I guess they pretty much are. One thing that just struck me today that reinforces this: the big wins they had in October, the ones that showed us that the Flames would be a good team if they played right etc. etc., were agains Los Angeles, Chicago, and San Jose. Here in January, needless to say, no one's oohing and aahing over smiting these particular enemies.
**Now that I've been doing this standings format for a few years, there's a bit of data for year-to-year comparisons. Through January 2 this year, the Canucks were 16 games over .500 to lead the league. Through January 2 two years ago, both the Sharks and the Bruins were 24 games over .500.
**More on that: memory is funny, both in the "interesting" and the "ridiculous" sense. Your average Oiler fan around here (and by average I explicitly mean "not just the really stupid ones"), not to mention the local media, really believes that (1) the previous three seasons were lousy and hopeless on a persistent, game-to-game basis, and (2) right now represents a unique moment of hope and promise.

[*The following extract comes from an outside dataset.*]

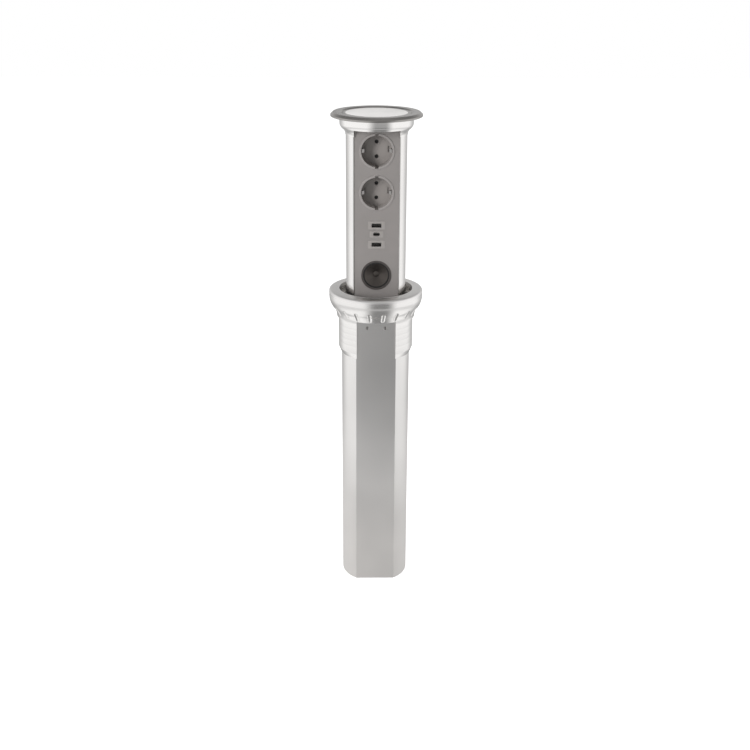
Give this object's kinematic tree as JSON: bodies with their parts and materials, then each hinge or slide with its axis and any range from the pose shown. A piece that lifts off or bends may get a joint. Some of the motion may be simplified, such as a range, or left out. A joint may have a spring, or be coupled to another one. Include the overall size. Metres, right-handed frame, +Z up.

I think Tyler, Jon Willis, and many others have done a fine job expounding on the fact that young & promising does not necessarily lead to prime & successful. The other fallacy, though, tends to go mostly unaddressed: most unsuccessful teams seem a lot worse in retrospect than they do in the moment. Do you realize that the Oilers were alone in 7th place, 1.5 games up on 9th, on March 20, 2009? Of course you do - it's what made Steve Tambellini decide that adding Quinn and Khabibulin was a good idea. For rebuilding.
**"I've sat quiet and I've worked my (butt) off all year. I haven't said anything, while Arniel has gone to the media and said, basically, that I can't play. It gets to the point where I have to have some personal pride and I have to stand up for myself." -- Mike Commodore
Given where Scott Howson learned the hockey ops trade, I assume he's now searching for an ECHL team with which to place Mike Commodore.
**Good piece by Tom Benjamin this week. Naturally, I hope his season as a fan ends in wrenching heartbreak, but he's really eloquent regarding what it's all about. Which is also to say, Go Flames.